Palestinian President Mahmoud Abbas yesterday said that talks to achieve a national unity government had reached a "dead end."
US Secretary of State Condoleezza Rice, standing alongside Abbas at a joint press conference in the West Bank city of Jericho, stated that the US would accelerate efforts to resolve the Israeli-Palestinian conflict and to extend the scope of a recently declared cease-fire between the two sides.
Meeting with Abbas as her boss, US President George W. Bush, visited neighboring Jordan to discuss the Middle East's other simmering conflict with Iraqi Prime Minister Nouri al-Maliki, Rice called for what she called "humiliations" in Palestinian territories to be eased.
In a gesture of support for Palestinian aspirations, Rice said any future Palestinian state should be "viable" and "contiguous" and that no actions should be taken to prejudge the outcome of a final peace deal. Her words were an apparent reference to Israeli settlement activity in the West Bank.
Abbas said he lamented the difficulties halting the formation of a joint government between the Palestinians' current Hamas rulers and Abbas's own moderate Fatah Party. Such a government is seen as crucial to lifting an international aid boycott imposed on the Palestinian Authority and progressing towards peace.
"We have discussed our efforts to form a national unity government. We have exerted efforts we have worked in many directions but unfortunately we have hit a dead end," said Abbas.

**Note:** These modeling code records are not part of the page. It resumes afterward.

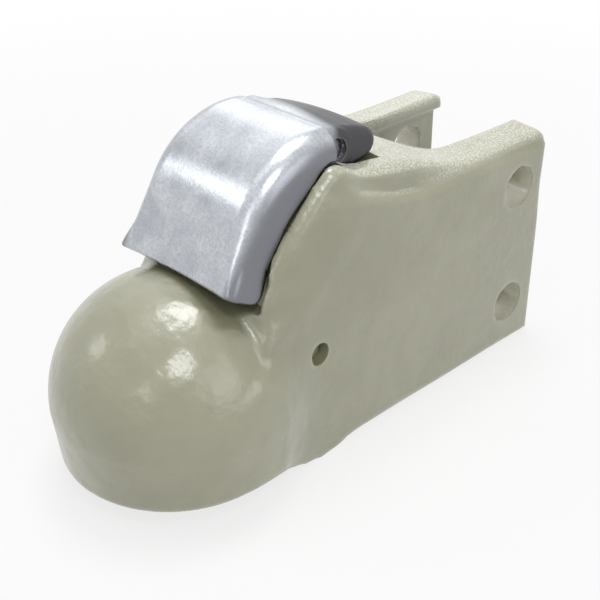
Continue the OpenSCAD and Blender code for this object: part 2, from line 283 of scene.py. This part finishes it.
def head_body(x, y, z):
    """The body without the dome: its side view, given width, a narrower top and rounded edges."""
    across = np.abs(x)
    rear = ease((y - 36) / 20)
    crown = (2.4 * (1 - (across / side) ** 2) - 1.4) * rear
    fine, level, short = front_line
    front = (np.interp(z, fine, level) - y) * np.interp(z, fine, short) - 0.5 * ease((z - 34) / 10)
    top = over(top_line, y, z - crown)
    view = both(both(outline_2d(y, z, under_side), front, 2.0), top, 2.5 + 1.5 * ease((y - 100) / 20))
    half = half_width(y, z)
    round_top = 6.4 - 2.9 * ease((y - 76) / 34)
    rounding = 2.6 + 5.4 * ease((z - 18) / 24) + (round_top - 8) * ease((z - 18) / 34)
    ledge = ease((y - 42) / 16) * (1 - 0.3 * ease((y - 78) / 26)) * (1 - 0.4 * ease((y - 132) / 24))
    step = 2.4 * ledge
    upper = both(view, across - half + step, rounding * (1 - 0.5 * ease((60 - y) / 14)))
    depth = 2.4 * ease((y - 44) / 10) * ease((108 - y) / 30)
    cove = depth - np.hypot(over(ledge_line, y, z) - 2.5, across - half + step - 1.1)
    upper = both(upper, cove, 1.6)
    lower = both(both(view, over(ledge_line, y, z), 1.0), across - half, rounding + (4.6 - rounding) * ledge)
    turned_in = ease((z - 24) / 14)
    slant = 0.455 * (front + 9 * turned_in) + 0.89 * (across - half)
    join = 0.02 + 0.9 * ease(1.4 - np.abs(over(ledge_line, y, z)) / 6) * ease(step / 2)
    return both(either(upper, lower, join), slant, 1 + 5 * turned_in)


def dome(x, y, z):
    """Round above, a little narrower towards its rim below."""
    level = np.hypot(x, y)
    shell = np.where(z > 0, np.sqrt(level ** 2 + z ** 2) - dome_r, level - dome_r + 1.5 * np.clip(-z / 18, 0, 1.1))
    return both(shell, rim_z - z, 3.0)


def recess(x, y, z):
    """The room under the hood, the wider room round its lower edge and the round seat of the nose."""
    across = np.abs(x)
    floor = [(-6, 43), (9, 35.5), (17.4, 36.4), (28.6, 59.2), (31.4, 61.8), (36, 65.8), (53, 65.8), (53, 95), (-6, 95)]
    swing = np.hypot(y - pin_y, z - pin_z)
    room = 27.9 + np.where(x > 0, 1.5, 2.3) * ease((swing - 42) / 8)
    under = both(outline_2d(y, z, floor), across - room, 1.0)
    under = both(under, dome_r + 0.2 - np.sqrt(x * x + y * y + z * z), 0.5)
    seat = np.minimum(swing - 21.4, outline_2d(
        y, z, [(44, 66), (55, 61.6), (76.4, 77.1), (76.4, 92), (44, 92)]))
    return np.minimum(under, both(seat, across - 22.6, 0.8))


def lugs(x, y, z):
    """Two ears cast on the recess floor, which carry the lever's pin."""
    eye = np.hypot(y - pin_y, z - pin_z) - 6.07
    foot = outline_2d(y, z, [(49.2, 77.1), (45.9, 47.1), (64, 47.1), (63, 56.7), (56.8, 59.9), (58.2, 65.1), (59, 77.1)])
    return both(np.minimum(eye, foot), np.abs(np.abs(x) - 11.75) - 2.75, 0.7)


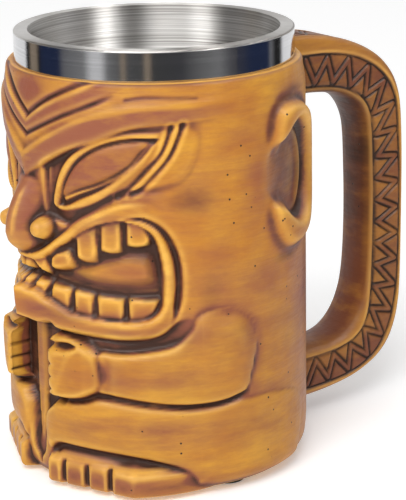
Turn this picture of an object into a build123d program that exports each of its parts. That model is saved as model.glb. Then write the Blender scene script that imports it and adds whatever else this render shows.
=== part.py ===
from build123d import *
from math import cos, radians, sin, sqrt
import os

# Tiki mug: a carved resin body and handle cast round a double-walled stainless liner.
# Millimetres, +Z up. The origin is on the cup's axis at the floor, the face looks along -Y and
# the handle stands out along +Y. Carvings are dimensioned by the angle round the cup, from 0 at
# the nose to 90 at the figure's left side (+X), and by height.

# Liner
RIM_TOP = 146.3          # overall height
RIM_R = 46.0             # outside of the rim and of the polished band
MOUTH_R = 41.4           # inside of the mouth
SHEET = 0.6              # steel thickness
BAND_LOW = 128.0         # the band runs down to here, 8.5 mm below the resin's top edge
NECK_LOW = 124.0         # below the band the sleeve necks in
SLEEVE_R = 43.0          # outside of the sleeve below the neck
SLEEVE_LOW = 8.0
CUP_STRAIGHT = 116.0     # the inner cup is straight above this height and tapers below it
CUP_LOW_R = 38.0
CUP_FLOOR = 14.0

# Resin body
WALL_R = 49.5
RESIN_TOP = 136.5
RESIN_LOW = 2.0          # the body stands on its pads
BASE_R = 48.4
BASE_ROUND = 5.0
LIP_R = 48.5             # top edge, where the band comes out

# Handle
HANDLE_WIDTH = 19.0
WINDOW_Y = 84.5          # inner face of the grip
WINDOW_TOP = 116.5
WINDOW_LOW = 26.0
GROOVE_W = 1.0
GROOVE_DEEP = 0.7

# Foot pads
PAD_R = 5.5
PAD_CIRCLE_R = 38.0

os.makedirs("parts", exist_ok=True)


def wrapped(points):
    """Angle and height on the wall -> front-view coordinates."""
    return [(WALL_R * sin(radians(a)), z) for a, z in points]


def side_view(points):
    """Angle and height on the wall -> side-view coordinates."""
    return [(-WALL_R * cos(radians(a)), z) for a, z in points]


def raised(points, side_r, front_r):
    """A front-view outline that stands out to an oval plan, side_r by front_r."""
    with BuildPart() as block:
        with BuildSketch(Plane.XZ.offset(5)):
            with BuildLine():
                Polyline(*wrapped(points), close=True)
            make_face()
        extrude(amount=70)
        with BuildSketch(Plane.XY):
            Ellipse(side_r, front_r)
        extrude(amount=RESIN_TOP, mode=Mode.INTERSECT)
    return block.part


def raised_side(points, out_r):
    """A side-view outline that stands out to radius out_r."""
    with BuildPart() as block:
        with BuildSketch(Plane.YZ.offset(15)):
            with BuildLine():
                Polyline(*side_view(points), close=True)
            make_face()
        extrude(amount=60)
        with BuildSketch(Plane.XY):
            Circle(out_r)
        extrude(amount=RESIN_TOP, mode=Mode.INTERSECT)
    return block.part


def pocket(points, floor_r):
    """A cutter for a front-view outline, down to radius floor_r."""
    with BuildPart() as cutter:
        with BuildSketch(Plane.XZ.offset(5)):
            with BuildLine():
                Polyline(*wrapped(points), close=True)
            make_face()
        extrude(amount=70)
        with BuildSketch(Plane.XY):
            Circle(floor_r)
        extrude(amount=RESIN_TOP, mode=Mode.SUBTRACT)
    return cutter.part


def pocket_side(points, floor_r):
    """A cutter for a side-view outline, down to radius floor_r."""
    with BuildPart() as cutter:
        with BuildSketch(Plane.YZ.offset(15)):
            with BuildLine():
                Polyline(*side_view(points), close=True)
            make_face()
        extrude(amount=60)
        with BuildSketch(Plane.XY):
            Circle(floor_r)
        extrude(amount=RESIN_TOP, mode=Mode.SUBTRACT)
    return cutter.part


def groove(points, width, floor_r):
    """A cutter that follows a front-view line, down to radius floor_r."""
    with BuildPart() as cutter:
        with BuildSketch(Plane.XZ.offset(5)):
            with BuildLine():
                Polyline(*wrapped(points))
            trace(line_width=width)
        extrude(amount=70)
        with BuildSketch(Plane.XY):
            Circle(floor_r)
        extrude(amount=RESIN_TOP, mode=Mode.SUBTRACT)
    return cutter.part


# Outlines of the liner, each as radius and height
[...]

Despite the setback on a unity government, the meeting succeeded in bringing the US’ full might behind the cease-fire between Israel and the Palestinians announced last weekend, bolstering the hope of renewed peace talks.
The truce ended a five-month Israeli military offensive in the Gaza Strip and the firing of rockets by Palestinian militants into Israel.
An anonymous senior US State Department official said the US would like to see the cease-fire extend beyond Gaza to the West Bank.
He said Rice's meeting with Abbas, and later discussions with Israeli Prime Minister Ehud Olmert in Jerusalem, were intended to press the two sides on their commitment to peace.
Rice to probe possible new gov't
Rice is also expected to determine how close the Palestinians are to forming a moderate coalition government, replacing the current one led by Islamic Hamas militants, who were elected in the January parliamentary elections.
Abbas, leader of the rival Fatah party, is leading efforts to assemble a government acceptable to the West and Israel.
Rice's senior Iraq adviser, David Satterfield, said the Palestinians must form a unity government capable of dealing with Israel and of promoting its right to exist. He added that the Bush administration hoped Abbas would form a government without Hamas. This could prove difficult since Hamas were democratically elected to lead the people.
The government Abbas has been working to form is to consist of independent administrators who are not members of Hamas or Fatah, despite having ties to the political parties.
Efforts to form the government have been hampered by Hamas' insistence that it control both the key Interior and Finance ministries, which Abbas says must be filled by independents.
Rice's trip to Jericho and Jerusalem came as Arab states are pressuring Washington to make inroads into solving the Israel-Palestine conflict.
Peace efforts have been frozen for six years, since the beginning of the latest Palestinian "intifadah." The "road map" peace plan, presented by Bush in 2003, faltered when neither side carried out its initial obligations.
Olmert reached out to the Palestinians on Monday, saying he was prepared to grant them a state, release desperately needed funds and free prisoners if they chose the path of peace.
The chief Palestinian negotiator said he believed the cease-fire and Olmert's conciliatory speech earlier this week had created new momentum. "I think it's up to us and the Israelis to make it work," said the negotiator, Saeb Erekat.